DATA EXCERPT »
————————

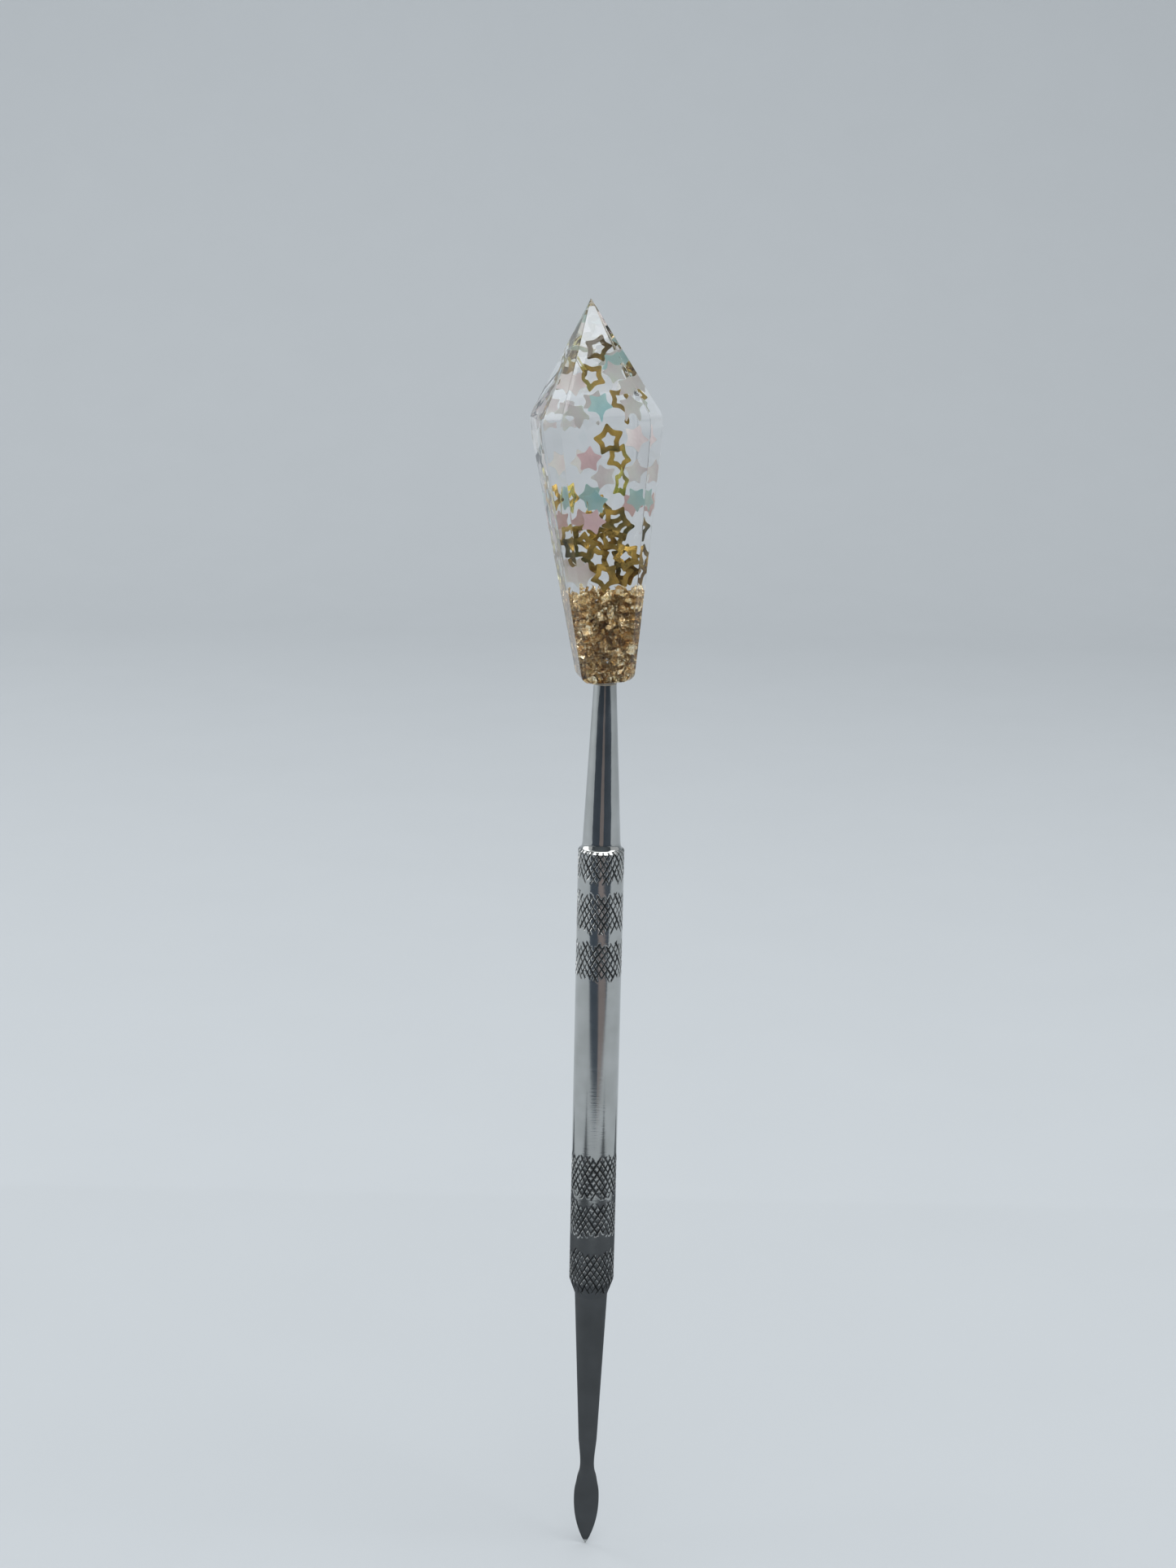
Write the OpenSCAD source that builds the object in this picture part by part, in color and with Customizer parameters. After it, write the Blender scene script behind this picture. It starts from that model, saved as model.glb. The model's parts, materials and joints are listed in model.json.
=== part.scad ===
// Crystal-headed wand: a polished steel hand tool, knurled at both ends of its grip,
// with a faceted clear resin crystal glued on its upper shank.
// Millimetres, +Z up. The origin is the middle of the smooth grip, on the handle's axis.

/* [Handle] */
// Outside diameter of the handle
handle_d = 6; // [5.6:0.1:10]
// Length of the smooth polished grip between the two groups of knurled bands
grip_len = 24.9; // [15:0.1:60]
// Lengths of the three knurled bands above the grip, from the grip upwards
upper_bands = [4.9, 5.1, 4]; // [1:0.1:10]
// Plain gaps after the first and second of those bands
upper_gaps = [1.5, 1.6]; // [0.3:0.1:5]
// Lengths of the three knurled bands below the grip, from the grip downwards
lower_bands = [5.5, 4.8, 4.8]; // [1:0.1:10]
// Plain gaps after the first and second of those bands
lower_gaps = [0.9, 2.2]; // [0.3:0.1:5]
// Depth of the knurl's diamond grooves; a band is drawn as the core at their bottom
knurl_depth = 0.24; // [0.16:0.01:0.4]
// Bevel round the handle's upper rim
rim_bevel = 0.25; // [0.05:0.05:0.5]
// Length of the long bevel at the handle's lower end
end_taper_len = 2.3; // [0.5:0.1:6]

/* [Shanks] */
// Diameter of the spigot that holds each shank in the handle
spigot_d = 3.2; // [2:0.1:3.8]
// Length of that spigot
spigot_len = 12; // [5:0.5:16]
// Radial room of the spigot in its bore, which braze fills
spigot_gap = 0.01; // [0.01:0.01:0.05]
// Length of the upper shank between the handle and the crystal
upper_neck_len = 22; // [12:0.5:40]
// Diameter of the upper shank just above its foot
upper_neck_d = 4.9; // [4:0.1:5.2]
// Diameter of the upper shank where it enters the crystal
tang_d = 2.9; // [2:0.1:3.5]
// Length of the tang inside the crystal
tang_len = 7; // [4:0.5:9]
// Length of the lower shank's round taper
lower_neck_len = 22; // [10:0.5:40]
// Diameter of the lower shank just under the handle
lower_neck_d = 4.4; // [4:0.1:4.8]
// Diameter of the lower shank where its blade begins
blade_neck_d = 2.5; // [1.5:0.1:3]

/* [Blade] */
// Length of the leaf-shaped blade at the lower end
blade_len = 16; // [10:0.5:30]
// Greatest width of the blade
blade_w = 3.4; // [2.6:0.1:5]
// Thickness of the blade at its root
blade_root_t = 1; // [0.6:0.1:1.4]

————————

PROBLEM STATEMENT » Please reproduce the entire listing, exactly as shown.

COMPLETE RESPONSE »
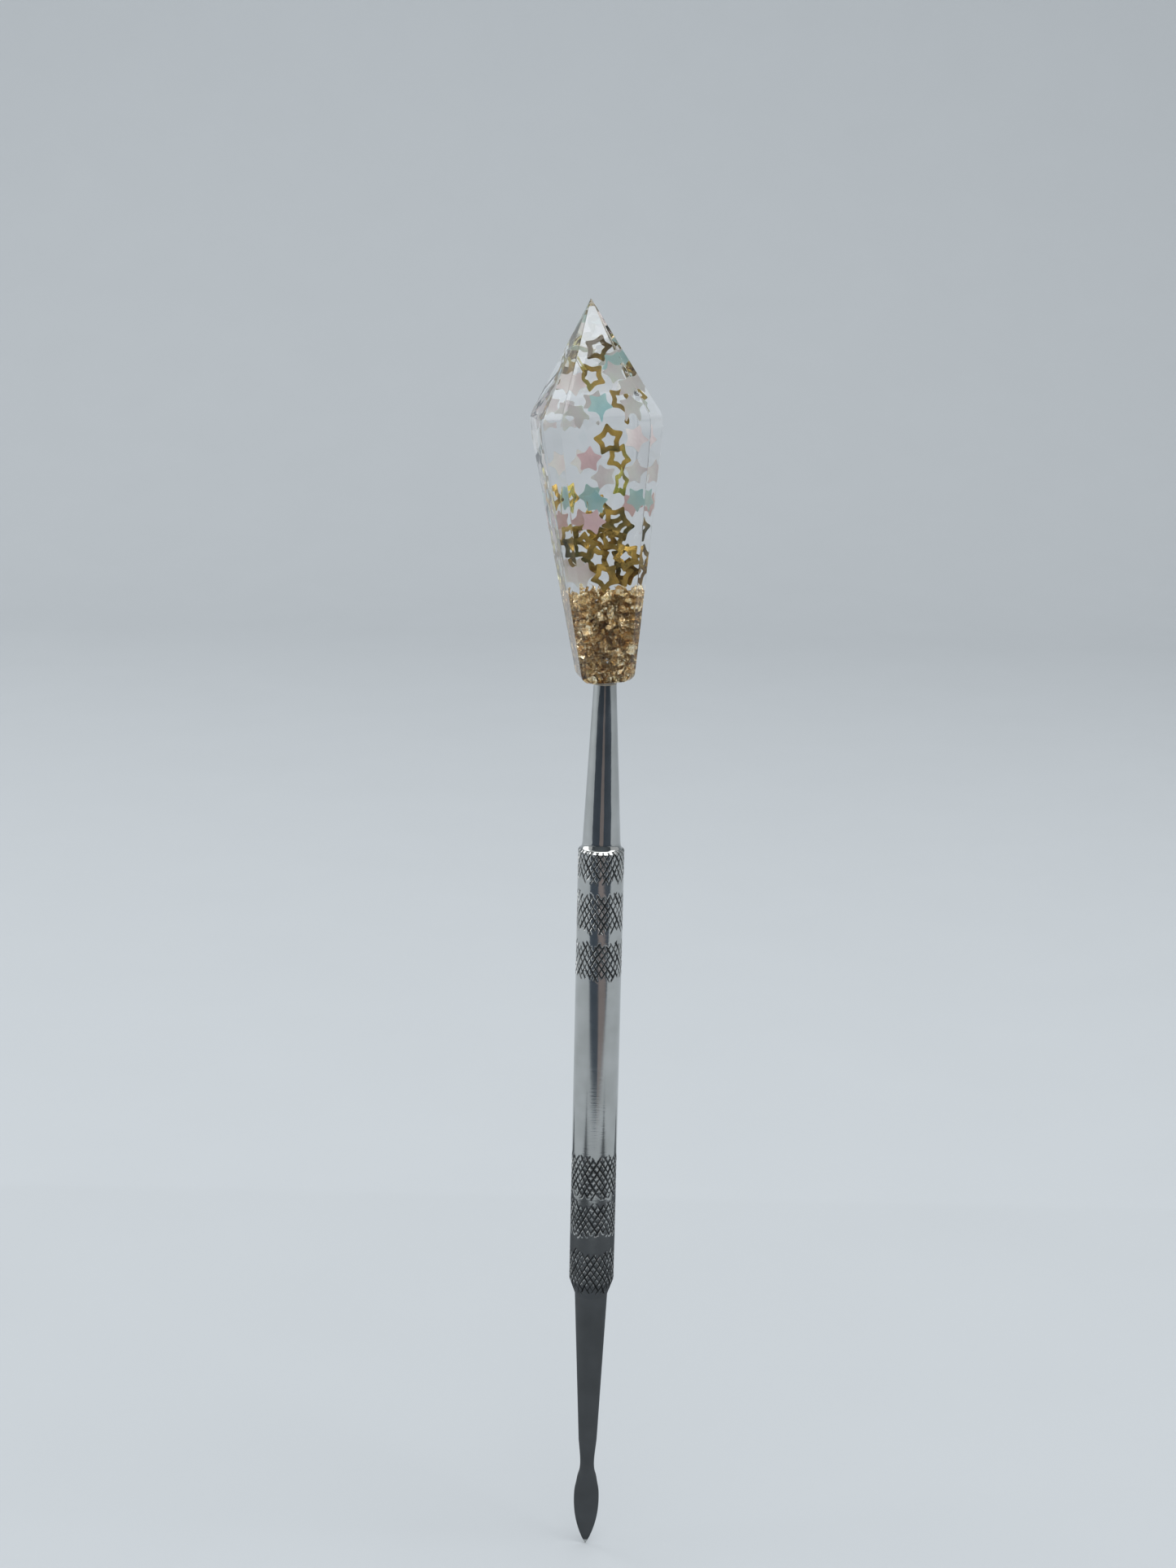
Write the OpenSCAD source that builds the object in this picture part by part, in color and with Customizer parameters. After it, write the Blender scene script behind this picture. It starts from that model, saved as model.glb. The model's parts, materials and joints are listed in model.json.
=== part.scad ===
// Crystal-headed wand: a polished steel hand tool, knurled at both ends of its grip,
// with a faceted clear resin crystal glued on its upper shank.
// Millimetres, +Z up. The origin is the middle of the smooth grip, on the handle's axis.

/* [Handle] */
// Outside diameter of the handle
handle_d = 6; // [5.6:0.1:10]
// Length of the smooth polished grip between the two groups of knurled bands
grip_len = 24.9; // [15:0.1:60]
// Lengths of the three knurled bands above the grip, from the grip upwards
upper_bands = [4.9, 5.1, 4]; // [1:0.1:10]
// Plain gaps after the first and second of those bands
upper_gaps = [1.5, 1.6]; // [0.3:0.1:5]
// Lengths of the three knurled bands below the grip, from the grip downwards
lower_bands = [5.5, 4.8, 4.8]; // [1:0.1:10]
// Plain gaps after the first and second of those bands
lower_gaps = [0.9, 2.2]; // [0.3:0.1:5]
// Depth of the knurl's diamond grooves; a band is drawn as the core at their bottom
knurl_depth = 0.24; // [0.16:0.01:0.4]
// Bevel round the handle's upper rim
rim_bevel = 0.25; // [0.05:0.05:0.5]
// Length of the long bevel at the handle's lower end
end_taper_len = 2.3; // [0.5:0.1:6]

/* [Shanks] */
// Diameter of the spigot that holds each shank in the handle
spigot_d = 3.2; // [2:0.1:3.8]
// Length of that spigot
spigot_len = 12; // [5:0.5:16]
// Radial room of the spigot in its bore, which braze fills
spigot_gap = 0.01; // [0.01:0.01:0.05]
// Length of the upper shank between the handle and the crystal
upper_neck_len = 22; // [12:0.5:40]
// Diameter of the upper shank just above its foot
upper_neck_d = 4.9; // [4:0.1:5.2]
// Diameter of the upper shank where it enters the crystal
tang_d = 2.9; // [2:0.1:3.5]
// Length of the tang inside the crystal
tang_len = 7; // [4:0.5:9]
// Length of the lower shank's round taper
lower_neck_len = 22; // [10:0.5:40]
// Diameter of the lower shank just under the handle
lower_neck_d = 4.4; // [4:0.1:4.8]
// Diameter of the lower shank where its blade begins
blade_neck_d = 2.5; // [1.5:0.1:3]

/* [Blade] */
// Length of the leaf-shaped blade at the lower end
blade_len = 16; // [10:0.5:30]
// Greatest width of the blade
blade_w = 3.4; // [2.6:0.1:5]
// Thickness of the blade at its root
blade_root_t = 1; // [0.6:0.1:1.4]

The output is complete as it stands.